* _WHAT IS REQUIRED_
Reproduce every entry in the listing without alteration.

Entries with parts and joints:
※
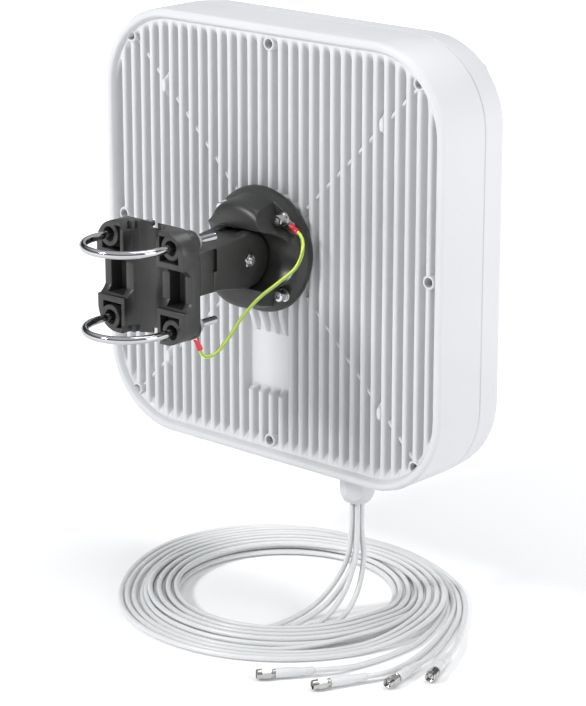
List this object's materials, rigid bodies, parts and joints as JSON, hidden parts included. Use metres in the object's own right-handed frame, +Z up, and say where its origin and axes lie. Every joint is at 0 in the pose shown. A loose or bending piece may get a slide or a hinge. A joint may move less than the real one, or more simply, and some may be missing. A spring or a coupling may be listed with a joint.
{
  "type": "panel antenna",
  "caption": "Flat square panel antenna with a ribbed back, a tilting pole bracket with U-bolts, an earth wire and coiled coaxial leads with threaded plugs.",
  "frame": {"origin": "on the axis of a 50 mm mast held in the saddle, midway between the two U-bolts", "axes": "+Z up along the mast, -Y is the way that the radome faces, +Y is the mast side, +X is the tilt axis"},
  "size_m": [0.3787, 0.3385, 0.4689],
  "materials": {
    "white_plastic": "fine-textured light grey white",
    "seal_rubber": "soft black",
    "radiator_metal": "plain rolled sheet",
    "circuit_board": "solder mask",
    "stainless_steel": "bright drawn",
    "dark_plastic": "moulded charcoal, light spark texture",
    "crimp_lug": "red insulated sleeve on a tinned ring",
    "earth_wire": "green and yellow striped insulation",
    "cable_jacket": "smooth off-white jacket",
    "heat_shrink": "smooth white sleeve",
    "plug_metal": "bright nickel plate"
  },
  "bodies": {
    "bracket": {"arm": "dark_plastic", "saddle": "dark_plastic", "tilt_bolt": "stainless_steel", "tilt_nut": "stainless_steel", "ubolt_nut_left_upper": "stainless_steel", "ubolt_nut_right_upper": "stainless_steel", "ubolt_nut_right_lower": "stainless_steel", "ubolt_nut_left_lower": "stainless_steel", "earth_lug_lower": "crimp_lug", "cable_coil": "cable_jacket", "cable_tail_1": "cable_jacket", "cable_tail_2": "cable_jacket", "cable_tail_3": "cable_jacket", "cable_tail_4": "cable_jacket", "heat_shrink_1": "heat_shrink", "heat_shrink_2": "heat_shrink", "heat_shrink_3": "heat_shrink", "heat_shrink_4": "heat_shrink", "sma_body_1": "plug_metal", "sma_body_2": "plug_metal", "sma_body_3": "plug_metal", "sma_body_4": "plug_metal"},
    "panel": {"back_shell": "white_plastic", "radome": "white_plastic", "gasket": "seal_rubber", "reflector_plate": "radiator_metal", "feed_board": "circuit_board", "patch_1": "radiator_metal", "patch_2": "radiator_metal", "patch_3": "radiator_metal", "patch_4": "radiator_metal", "cover_screw_1": "stainless_steel", "cover_screw_2": "stainless_steel", "cover_screw_3": "stainless_steel", "cover_screw_4": "stainless_steel", "cover_screw_5": "stainless_steel", "cover_screw_6": "stainless_steel", "cover_screw_7": "stainless_steel", "cover_screw_8": "stainless_steel", "flange_screw_1": "stainless_steel", "flange_screw_2": "stainless_steel", "flange_screw_3": "stainless_steel", "flange_screw_4": "stainless_steel", "gland_body": "white_plastic", "gland_cap": "white_plastic", "gland_insert": "seal_rubber", "gland_locknut": "white_plastic", "flange_fork": "dark_plastic", "earth_lug_upper": "crimp_lug", "earth_wire": "earth_wire", "cable_drop_1": "cable_jacket", "cable_drop_2": "cable_jacket", "cable_drop_3": "cable_jacket", "cable_drop_4": "cable_jacket"},
    "ubolt_upper": {"ubolt_upper": "stainless_steel"},
    "ubolt_lower": {"ubolt_lower": "stainless_steel"},
    "sma_nut_1": {"sma_nut_1": "plug_metal"},
    "sma_nut_2": {"sma_nut_2": "plug_metal"},
    "sma_nut_3": {"sma_nut_3": "plug_metal"},
    "sma_nut_4": {"sma_nut_4": "plug_metal"}
  },
  "joints": [
    {"name": "panel_tilt", "type": "hinge", "parent": "bracket", "child": "panel", "pos_m": [0, -0.118, 0], "axis": [1, 0, 0], "range_deg": [-25, 25], "deforming": ["cable_drop_1", "cable_drop_2", "cable_drop_3", "cable_drop_4", "earth_wire"]},
    {"name": "ubolt_upper_slide", "type": "slide", "parent": "bracket", "child": "ubolt_upper", "axis": [0, 1, 0], "range_m": [-0.013, 0.015]},
    {"name": "ubolt_lower_slide", "type": "slide", "parent": "bracket", "child": "ubolt_lower", "axis": [0, 1, 0], "range_m": [-0.013, 0.015]},
    {"name": "sma_nut_1_spin", "type": "hinge", "parent": "bracket", "child": "sma_nut_1", "pos_m": [-0.0998, -0.0336, -0.2898], "axis": [0.6309, 0.7759, 0], "continuous": true},
    {"name": "sma_nut_2_spin", "type": "hinge", "parent": "bracket", "child": "sma_nut_2", "pos_m": [-0.1443, -0.0465, -0.2898], "axis": [0.454, 0.891, 0], "continuous": true},
    {"name": "sma_nut_3_spin", "type": "hinge", "parent": "bracket", "child": "sma_nut_3", "pos_m": [-0.1846, -0.0853, -0.2898], "axis": [-0.126, 0.992, 0], "continuous": true},
    {"name": "sma_nut_4_spin", "type": "hinge", "parent": "bracket", "child": "sma_nut_4", "pos_m": [-0.2012, -0.1149, -0.2898], "axis": [-0.3431, 0.9393, 0], "continuous": true}
  ]
}
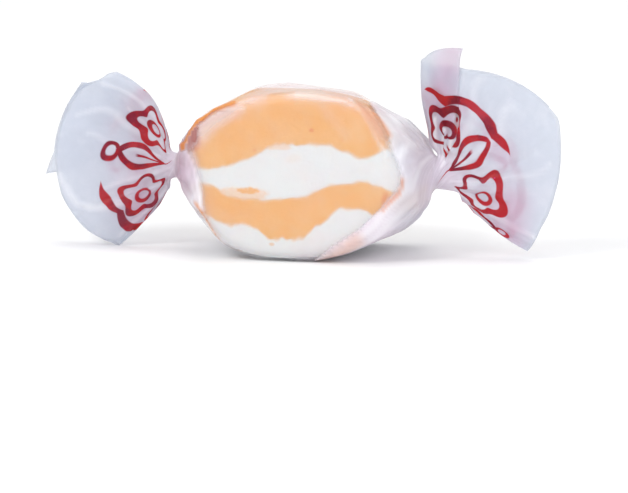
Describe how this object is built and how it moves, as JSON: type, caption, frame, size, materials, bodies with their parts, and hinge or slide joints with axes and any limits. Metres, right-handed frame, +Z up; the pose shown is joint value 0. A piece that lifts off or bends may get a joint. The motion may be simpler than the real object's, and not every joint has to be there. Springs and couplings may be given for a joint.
{
  "type": "wrapped salt water taffy",
  "caption": "Thick disc of layered orange and white taffy on its edge, in translucent waxed paper twisted into an open fan at each end.",
  "frame": {"origin": "middle of the small flat spot of paper that the piece rests on, under the middle of the lump", "axes": "+X along the twist towards the right tail, -Y out of the layered cut face that shows, +Z up"},
  "size_m": [0.0679, 0.0194, 0.0269],
  "materials": {
    "orange_taffy": "soft chewy candy, satin, slightly waxy",
    "white_taffy": "soft chewy candy, satin, slightly waxy",
    "waxed_paper": "thin translucent waxed paper with a soft sheen and a printed crimson ornament on the tails"
  },
  "bodies": {
    "root": {"taffy_orange_top": "orange_taffy", "taffy_white_middle": "white_taffy", "taffy_orange_lower": "orange_taffy", "taffy_white_bottom": "white_taffy", "wrapper": "waxed_paper"}
  },
  "joints": []
}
※
* _COMPLETE ANSWER_
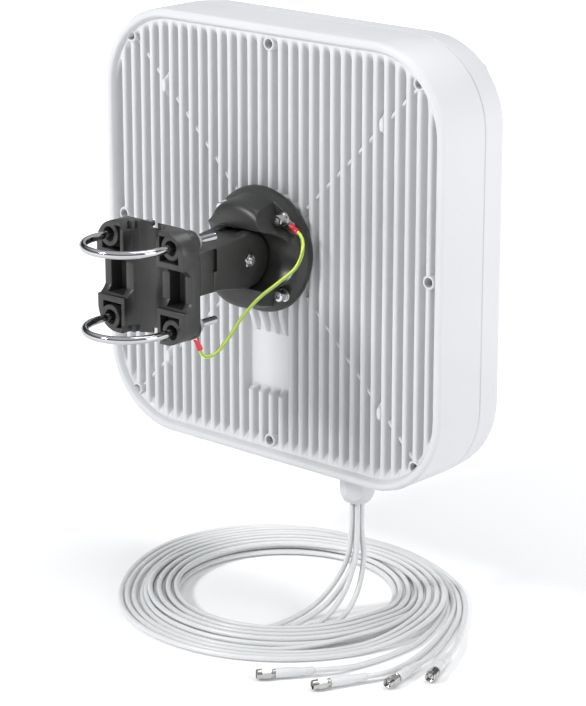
List this object's materials, rigid bodies, parts and joints as JSON, hidden parts included. Use metres in the object's own right-handed frame, +Z up, and say where its origin and axes lie. Every joint is at 0 in the pose shown. A loose or bending piece may get a slide or a hinge. A joint may move less than the real one, or more simply, and some may be missing. A spring or a coupling may be listed with a joint.
{
  "type": "panel antenna",
  "caption": "Flat square panel antenna with a ribbed back, a tilting pole bracket with U-bolts, an earth wire and coiled coaxial leads with threaded plugs.",
  "frame": {"origin": "on the axis of a 50 mm mast held in the saddle, midway between the two U-bolts", "axes": "+Z up along the mast, -Y is the way that the radome faces, +Y is the mast side, +X is the tilt axis"},
  "size_m": [0.3787, 0.3385, 0.4689],
  "materials": {
    "white_plastic": "fine-textured light grey white",
    "seal_rubber": "soft black",
    "radiator_metal": "plain rolled sheet",
    "circuit_board": "solder mask",
    "stainless_steel": "bright drawn",
    "dark_plastic": "moulded charcoal, light spark texture",
    "crimp_lug": "red insulated sleeve on a tinned ring",
    "earth_wire": "green and yellow striped insulation",
    "cable_jacket": "smooth off-white jacket",
    "heat_shrink": "smooth white sleeve",
    "plug_metal": "bright nickel plate"
  },
  "bodies": {
    "bracket": {"arm": "dark_plastic", "saddle": "dark_plastic", "tilt_bolt": "stainless_steel", "tilt_nut": "stainless_steel", "ubolt_nut_left_upper": "stainless_steel", "ubolt_nut_right_upper": "stainless_steel", "ubolt_nut_right_lower": "stainless_steel", "ubolt_nut_left_lower": "stainless_steel", "earth_lug_lower": "crimp_lug", "cable_coil": "cable_jacket", "cable_tail_1": "cable_jacket", "cable_tail_2": "cable_jacket", "cable_tail_3": "cable_jacket", "cable_tail_4": "cable_jacket", "heat_shrink_1": "heat_shrink", "heat_shrink_2": "heat_shrink", "heat_shrink_3": "heat_shrink", "heat_shrink_4": "heat_shrink", "sma_body_1": "plug_metal", "sma_body_2": "plug_metal", "sma_body_3": "plug_metal", "sma_body_4": "plug_metal"},
    "panel": {"back_shell": "white_plastic", "radome": "white_plastic", "gasket": "seal_rubber", "reflector_plate": "radiator_metal", "feed_board": "circuit_board", "patch_1": "radiator_metal", "patch_2": "radiator_metal", "patch_3": "radiator_metal", "patch_4": "radiator_metal", "cover_screw_1": "stainless_steel", "cover_screw_2": "stainless_steel", "cover_screw_3": "stainless_steel", "cover_screw_4": "stainless_steel", "cover_screw_5": "stainless_steel", "cover_screw_6": "stainless_steel", "cover_screw_7": "stainless_steel", "cover_screw_8": "stainless_steel", "flange_screw_1": "stainless_steel", "flange_screw_2": "stainless_steel", "flange_screw_3": "stainless_steel", "flange_screw_4": "stainless_steel", "gland_body": "white_plastic", "gland_cap": "white_plastic", "gland_insert": "seal_rubber", "gland_locknut": "white_plastic", "flange_fork": "dark_plastic", "earth_lug_upper": "crimp_lug", "earth_wire": "earth_wire", "cable_drop_1": "cable_jacket", "cable_drop_2": "cable_jacket", "cable_drop_3": "cable_jacket", "cable_drop_4": "cable_jacket"},
    "ubolt_upper": {"ubolt_upper": "stainless_steel"},
    "ubolt_lower": {"ubolt_lower": "stainless_steel"},
    "sma_nut_1": {"sma_nut_1": "plug_metal"},
    "sma_nut_2": {"sma_nut_2": "plug_metal"},
    "sma_nut_3": {"sma_nut_3": "plug_metal"},
    "sma_nut_4": {"sma_nut_4": "plug_metal"}
  },
  "joints": [
    {"name": "panel_tilt", "type": "hinge", "parent": "bracket", "child": "panel", "pos_m": [0, -0.118, 0], "axis": [1, 0, 0], "range_deg": [-25, 25], "deforming": ["cable_drop_1", "cable_drop_2", "cable_drop_3", "cable_drop_4", "earth_wire"]},
    {"name": "ubolt_upper_slide", "type": "slide", "parent": "bracket", "child": "ubolt_upper", "axis": [0, 1, 0], "range_m": [-0.013, 0.015]},
    {"name": "ubolt_lower_slide", "type": "slide", "parent": "bracket", "child": "ubolt_lower", "axis": [0, 1, 0], "range_m": [-0.013, 0.015]},
    {"name": "sma_nut_1_spin", "type": "hinge", "parent": "bracket", "child": "sma_nut_1", "pos_m": [-0.0998, -0.0336, -0.2898], "axis": [0.6309, 0.7759, 0], "continuous": true},
    {"name": "sma_nut_2_spin", "type": "hinge", "parent": "bracket", "child": "sma_nut_2", "pos_m": [-0.1443, -0.0465, -0.2898], "axis": [0.454, 0.891, 0], "continuous": true},
    {"name": "sma_nut_3_spin", "type": "hinge", "parent": "bracket", "child": "sma_nut_3", "pos_m": [-0.1846, -0.0853, -0.2898], "axis": [-0.126, 0.992, 0], "continuous": true},
    {"name": "sma_nut_4_spin", "type": "hinge", "parent": "bracket", "child": "sma_nut_4", "pos_m": [-0.2012, -0.1149, -0.2898], "axis": [-0.3431, 0.9393, 0], "continuous": true}
  ]
}
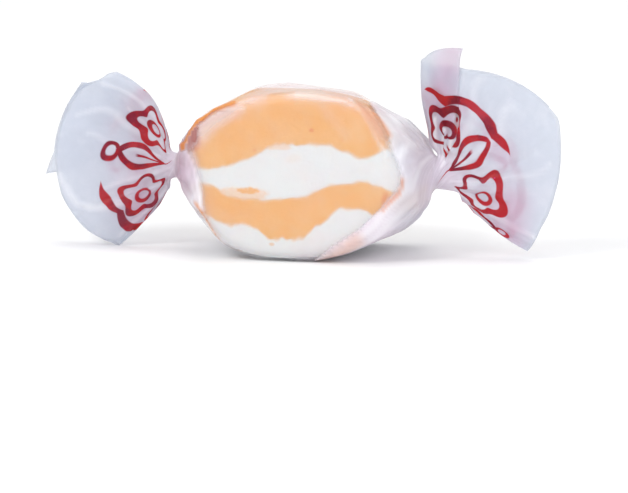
Describe how this object is built and how it moves, as JSON: type, caption, frame, size, materials, bodies with their parts, and hinge or slide joints with axes and any limits. Metres, right-handed frame, +Z up; the pose shown is joint value 0. A piece that lifts off or bends may get a joint. The motion may be simpler than the real object's, and not every joint has to be there. Springs and couplings may be given for a joint.
{
  "type": "wrapped salt water taffy",
  "caption": "Thick disc of layered orange and white taffy on its edge, in translucent waxed paper twisted into an open fan at each end.",
  "frame": {"origin": "middle of the small flat spot of paper that the piece rests on, under the middle of the lump", "axes": "+X along the twist towards the right tail, -Y out of the layered cut face that shows, +Z up"},
  "size_m": [0.0679, 0.0194, 0.0269],
  "materials": {
    "orange_taffy": "soft chewy candy, satin, slightly waxy",
    "white_taffy": "soft chewy candy, satin, slightly waxy",
    "waxed_paper": "thin translucent waxed paper with a soft sheen and a printed crimson ornament on the tails"
  },
  "bodies": {
    "root": {"taffy_orange_top": "orange_taffy", "taffy_white_middle": "white_taffy", "taffy_orange_lower": "orange_taffy", "taffy_white_bottom": "white_taffy", "wrapper": "waxed_paper"}
  },
  "joints": []
}